I saw a plummet in fish catches in recent years. Wu remembered that in the early 1990s, his father and he were able to catch over 500 kg of fish a day, but now only a few hundred at most.

According to a survey on fish varieties conducted by Chinese fishery authorities in the 1990s, there were 158 species of fish in Poyang Lake. However, the latest report in 2008 showed that there were only 122 kinds.

Wu attributed the sharp drop to overfishing activities, illegal poisoning captures and extended drought periods of the lake.

The fishing ban is estimated to affect more than 100,000 fishermen from over 300 villages around the lake like Wu.

To maintain their normal life without relying on fishing boats, the central and local governments have promised to provide social security services, financial support and vocational training for fishermen who have to find new ways of living.

For instance, fishermen moving ashore could work as patrollers and protectors of the lake as members of the team executing the fishing ban.

After bidding farewell to his life braving the wind and waves, he contracted nearly 27 hectares of paddies to raise crawfish and plant rice, with a compensation of more than 70,000 yuan (about 9,900 U.S. dollars) from the government.

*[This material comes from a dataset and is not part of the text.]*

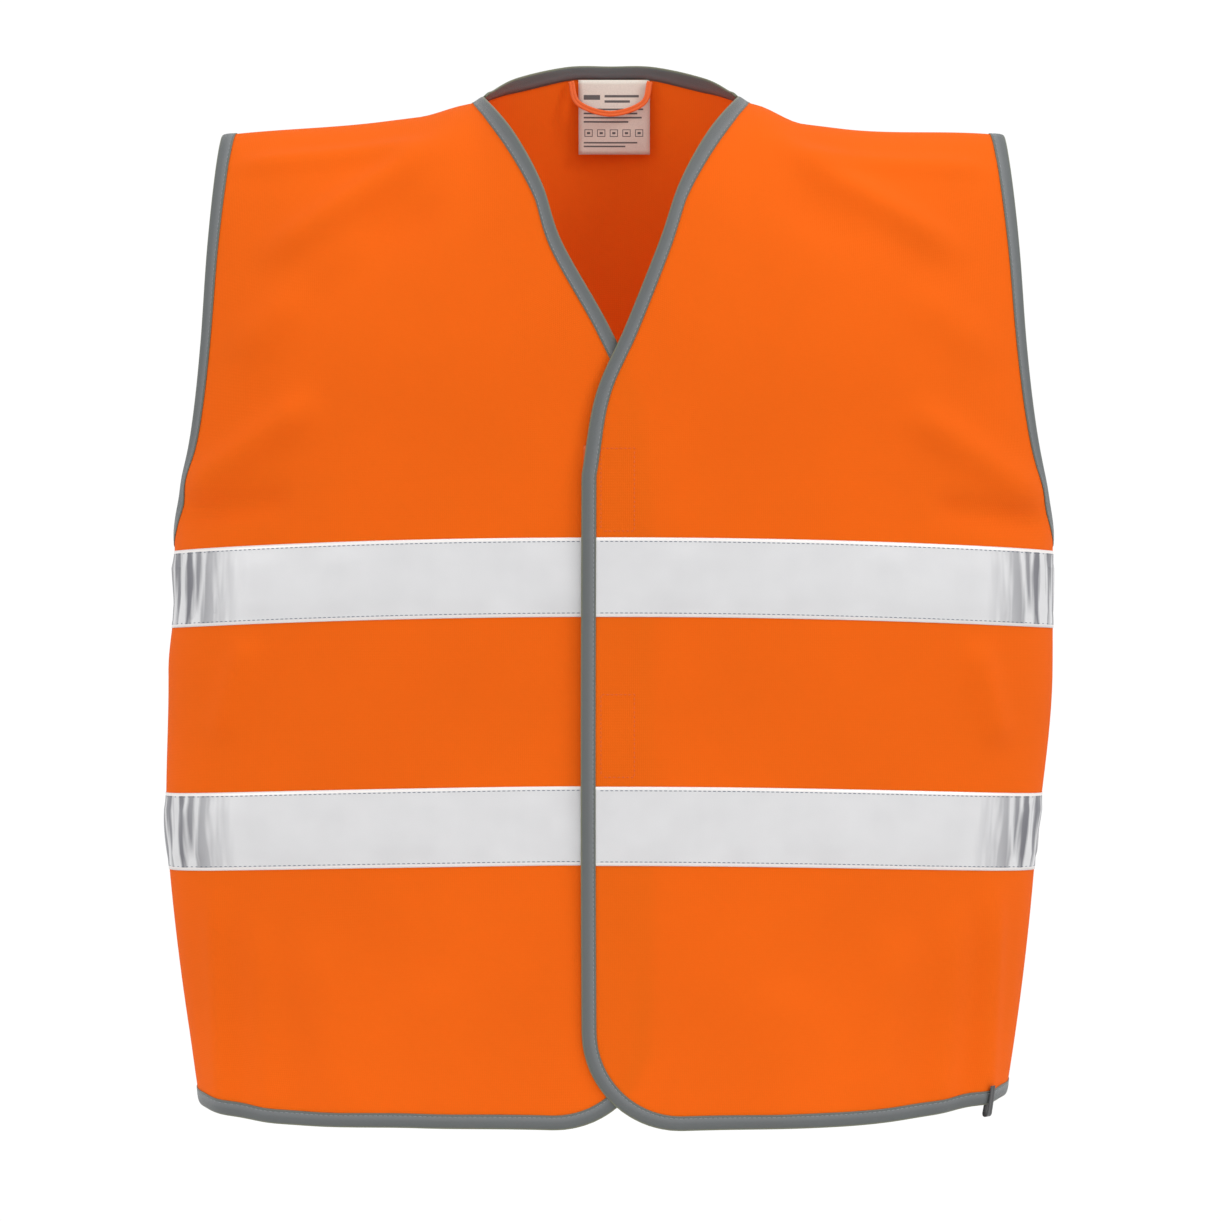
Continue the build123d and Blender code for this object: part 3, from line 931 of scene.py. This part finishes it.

I put about 5,000 kg of crawfish seedlings into my rice paddies this spring. After they go into the market in May, I could earn about 200,000 yuan, much higher than the income in fishing, Wu said.

In June, I will grow rice, which could generate an extra income to cover the land rent cost, Wu added.

Standing on the flood bank of his paddies, Wu overlooked a wharf of Poyang Lake in the distance. In contrast to the previous hustle and bustle of fishing scenes on the lake, only several boats were docked there.

Poyang Lake is home to us fishermen. We stopped fishing to protect our home. It's time to move ashore, said Wu.